Abstract

Virginia Woolf was not very gratified when her friends assured her in September 1920, in the course of her writing of Jacob’s Room, that her main claim to immortality would be not as a novelist but as a letter-writer. It is evident from the context that she was being compared with the seventeenth-century French letter-writer, Madame de Sevigne (Diary, 2. 63–4). She read the compliment, no doubt correctly, as a put-down. Her friends’ subtext stated that her claims to real writing (novels) were nothing much in the long run, but her letters — that supremely feminine form which would remove her from competition with Strachey and other male members of the Bloomsbury group — would ensure her immortality (of a kind).

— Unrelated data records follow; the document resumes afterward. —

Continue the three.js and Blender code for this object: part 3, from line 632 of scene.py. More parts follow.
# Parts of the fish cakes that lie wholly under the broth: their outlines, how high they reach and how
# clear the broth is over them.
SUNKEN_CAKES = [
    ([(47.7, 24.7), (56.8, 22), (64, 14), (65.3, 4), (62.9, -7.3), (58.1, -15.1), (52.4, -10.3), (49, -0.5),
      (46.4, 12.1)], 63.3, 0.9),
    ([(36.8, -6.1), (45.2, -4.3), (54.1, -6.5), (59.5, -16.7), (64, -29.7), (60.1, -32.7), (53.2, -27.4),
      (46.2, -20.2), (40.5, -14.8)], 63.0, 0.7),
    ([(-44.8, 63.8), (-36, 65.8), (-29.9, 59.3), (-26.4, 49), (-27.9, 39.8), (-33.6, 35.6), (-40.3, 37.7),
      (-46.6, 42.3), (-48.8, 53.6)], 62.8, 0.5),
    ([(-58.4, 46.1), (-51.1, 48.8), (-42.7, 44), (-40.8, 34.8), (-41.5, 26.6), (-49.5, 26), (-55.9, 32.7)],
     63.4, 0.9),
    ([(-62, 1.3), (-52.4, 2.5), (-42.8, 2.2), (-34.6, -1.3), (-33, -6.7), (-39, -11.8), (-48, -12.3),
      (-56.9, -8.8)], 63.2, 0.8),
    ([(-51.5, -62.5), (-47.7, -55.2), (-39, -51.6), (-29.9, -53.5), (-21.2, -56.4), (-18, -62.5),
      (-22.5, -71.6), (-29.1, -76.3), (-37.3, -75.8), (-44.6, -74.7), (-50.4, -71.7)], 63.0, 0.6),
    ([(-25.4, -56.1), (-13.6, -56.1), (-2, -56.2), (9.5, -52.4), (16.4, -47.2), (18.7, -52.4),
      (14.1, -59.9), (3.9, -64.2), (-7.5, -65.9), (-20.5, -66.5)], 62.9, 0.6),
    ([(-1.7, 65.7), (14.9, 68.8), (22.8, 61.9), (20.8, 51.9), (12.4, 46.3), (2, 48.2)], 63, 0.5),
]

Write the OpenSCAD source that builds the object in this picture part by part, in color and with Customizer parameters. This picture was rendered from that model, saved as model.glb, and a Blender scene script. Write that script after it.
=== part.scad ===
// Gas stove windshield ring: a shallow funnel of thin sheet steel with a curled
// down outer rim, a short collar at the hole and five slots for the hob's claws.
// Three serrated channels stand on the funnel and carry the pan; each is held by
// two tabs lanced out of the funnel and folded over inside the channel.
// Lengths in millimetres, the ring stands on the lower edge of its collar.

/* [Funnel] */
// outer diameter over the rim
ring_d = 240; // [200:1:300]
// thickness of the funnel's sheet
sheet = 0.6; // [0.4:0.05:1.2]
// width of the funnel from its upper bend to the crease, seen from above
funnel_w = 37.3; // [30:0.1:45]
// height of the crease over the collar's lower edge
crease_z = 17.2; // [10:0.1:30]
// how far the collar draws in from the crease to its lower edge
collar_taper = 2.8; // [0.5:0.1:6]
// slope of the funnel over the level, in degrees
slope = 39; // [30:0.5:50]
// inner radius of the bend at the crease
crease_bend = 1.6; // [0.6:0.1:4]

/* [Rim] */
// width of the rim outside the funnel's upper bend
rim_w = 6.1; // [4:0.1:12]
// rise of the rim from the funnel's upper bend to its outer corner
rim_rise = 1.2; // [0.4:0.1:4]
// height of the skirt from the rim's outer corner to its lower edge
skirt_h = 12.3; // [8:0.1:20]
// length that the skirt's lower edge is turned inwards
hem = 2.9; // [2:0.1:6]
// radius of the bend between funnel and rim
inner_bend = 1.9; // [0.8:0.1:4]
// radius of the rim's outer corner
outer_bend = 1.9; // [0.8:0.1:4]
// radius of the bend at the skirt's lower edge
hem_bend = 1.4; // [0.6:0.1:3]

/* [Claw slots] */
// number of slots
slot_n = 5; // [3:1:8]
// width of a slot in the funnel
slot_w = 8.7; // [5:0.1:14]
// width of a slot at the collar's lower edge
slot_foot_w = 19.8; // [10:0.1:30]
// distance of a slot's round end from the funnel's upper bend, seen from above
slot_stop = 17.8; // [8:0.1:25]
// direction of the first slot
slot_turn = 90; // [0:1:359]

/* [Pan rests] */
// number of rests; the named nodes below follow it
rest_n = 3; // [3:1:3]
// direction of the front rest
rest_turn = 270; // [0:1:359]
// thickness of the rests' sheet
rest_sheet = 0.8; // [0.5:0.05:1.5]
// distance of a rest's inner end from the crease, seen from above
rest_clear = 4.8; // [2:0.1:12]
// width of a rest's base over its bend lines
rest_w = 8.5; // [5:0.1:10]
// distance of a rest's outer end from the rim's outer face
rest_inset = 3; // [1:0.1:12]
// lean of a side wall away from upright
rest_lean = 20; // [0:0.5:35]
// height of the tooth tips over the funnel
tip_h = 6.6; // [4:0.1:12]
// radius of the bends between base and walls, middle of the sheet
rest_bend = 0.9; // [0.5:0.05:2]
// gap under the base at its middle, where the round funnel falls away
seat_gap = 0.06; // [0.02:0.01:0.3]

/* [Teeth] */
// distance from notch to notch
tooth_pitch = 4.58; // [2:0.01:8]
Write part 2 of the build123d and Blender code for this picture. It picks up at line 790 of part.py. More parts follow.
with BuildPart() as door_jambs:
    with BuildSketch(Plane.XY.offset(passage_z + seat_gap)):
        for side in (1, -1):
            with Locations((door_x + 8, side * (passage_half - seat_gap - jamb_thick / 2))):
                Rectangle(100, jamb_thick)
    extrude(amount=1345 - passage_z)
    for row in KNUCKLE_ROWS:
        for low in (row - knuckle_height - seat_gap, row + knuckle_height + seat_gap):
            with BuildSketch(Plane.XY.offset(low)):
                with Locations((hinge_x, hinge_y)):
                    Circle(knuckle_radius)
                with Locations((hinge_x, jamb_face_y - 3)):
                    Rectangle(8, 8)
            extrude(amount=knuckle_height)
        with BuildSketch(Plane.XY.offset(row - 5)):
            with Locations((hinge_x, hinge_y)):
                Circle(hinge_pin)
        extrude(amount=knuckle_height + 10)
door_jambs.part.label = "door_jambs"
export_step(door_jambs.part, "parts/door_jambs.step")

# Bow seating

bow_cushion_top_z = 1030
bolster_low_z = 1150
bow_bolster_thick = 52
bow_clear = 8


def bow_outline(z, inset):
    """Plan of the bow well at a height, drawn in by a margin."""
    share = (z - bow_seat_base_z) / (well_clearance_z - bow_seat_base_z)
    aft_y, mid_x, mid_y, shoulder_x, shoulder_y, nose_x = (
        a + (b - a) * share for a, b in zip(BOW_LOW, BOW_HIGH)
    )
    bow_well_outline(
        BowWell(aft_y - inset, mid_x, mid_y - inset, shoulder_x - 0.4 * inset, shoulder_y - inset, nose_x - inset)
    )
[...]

Not mainstream, not literary, not male. She accused herself ruefully of vanity in disliking this sidelining in the literary stakes, as Strachey boldly compared the Bloomsbury group to Johnson’s set. Virginia Woolf in this literary scene seems cast as Mrs Thrale. No one would now risk the folly of admiring Virginia Woolf primarily for her letter-writing skills, but nevertheless her letters bear an integral relation to some of the most radical aspects of her non-fictional writing. The form of the letter always guaranteed her a special freedom, and when she read women letter-writers in the early modern period she registered a tradition of free writing and thinking whose legacy she had herself inherited.